Friday, October 01, 2004

It slices, it dices

For some time now I've been wanting a compact, simple, well-made vegetable slicer-dicer. I like to cut up an onion and sautee it with some mushrooms for a side dish on my Atkins diet.
The other night--wee hours of the morning to be precise--an infomercial came on for just such a product. Mind you, I rarely watch these things, but the female sidekick on this one was so ugly I was mesmerized. I think she was the last dumb blonde character on Three's Company.
Anyway, this handy dandy machine seemed to be the answer to my animal sacrifices, er, I mean prayers.
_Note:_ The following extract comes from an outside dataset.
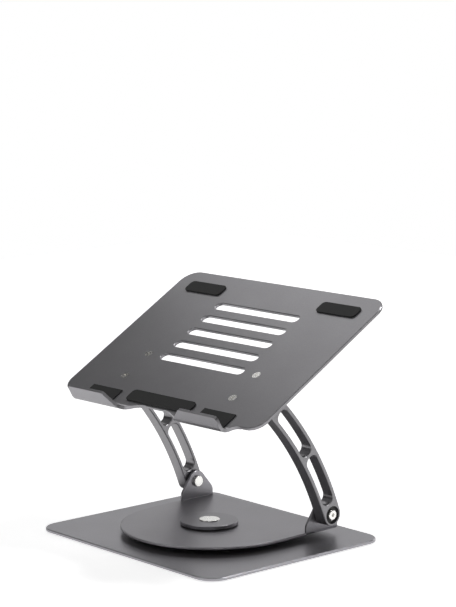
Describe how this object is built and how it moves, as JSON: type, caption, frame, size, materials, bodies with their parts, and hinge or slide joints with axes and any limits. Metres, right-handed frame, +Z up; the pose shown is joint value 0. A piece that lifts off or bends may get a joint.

It did everything from make peanut butter to salsa to chopped liver. It takes up very little counter space, which is important in our crowded kitchen, and it was only $40. But wait! It also came with an eternally sharp, ergonomically designed slicing knife, four steak knives, and one other thing I can't recall. Free shipping, too.
But I didn't make the call. I just can't believe that anything one buys from an infomercial is worth a wad of spit. Cheap plastic, poorly tempered blades that actually do go dull the first time they meet a peanut, dangerous wiring, and a motor that burns out as soon as the last unit is sold. That's what I assume they're hawking.
I also have this theory that the people who sit in for the taping of those commericals are the ones who have invested in the product or work in the factory that makes it, although the lack of Indonesians in the room may put the lie to that last idea.
So I could go to the store and see if I can find a different slicer-dicer or I could continue to use a knife. Or I could channel surf again this morning and see if the same deal is being offered.
Stay tuned.



2 comments:

Bill said...

My niece and her husband were once in the audience for an infomercial. I don't know how the contact was made, but they were paid for their time.

Dave Lewis said...

Shameful as it is to admit, I once bought something from an infomercial - and liked it. And after two years of almost daily use, it's still working. It's the Amazing Flavor-Wave Oven, able to nuke a frozen steak, pork chop or chicken breast to perfection in about eight minutes. In fact, it's the same gizmo that cooked your steak last time you were here.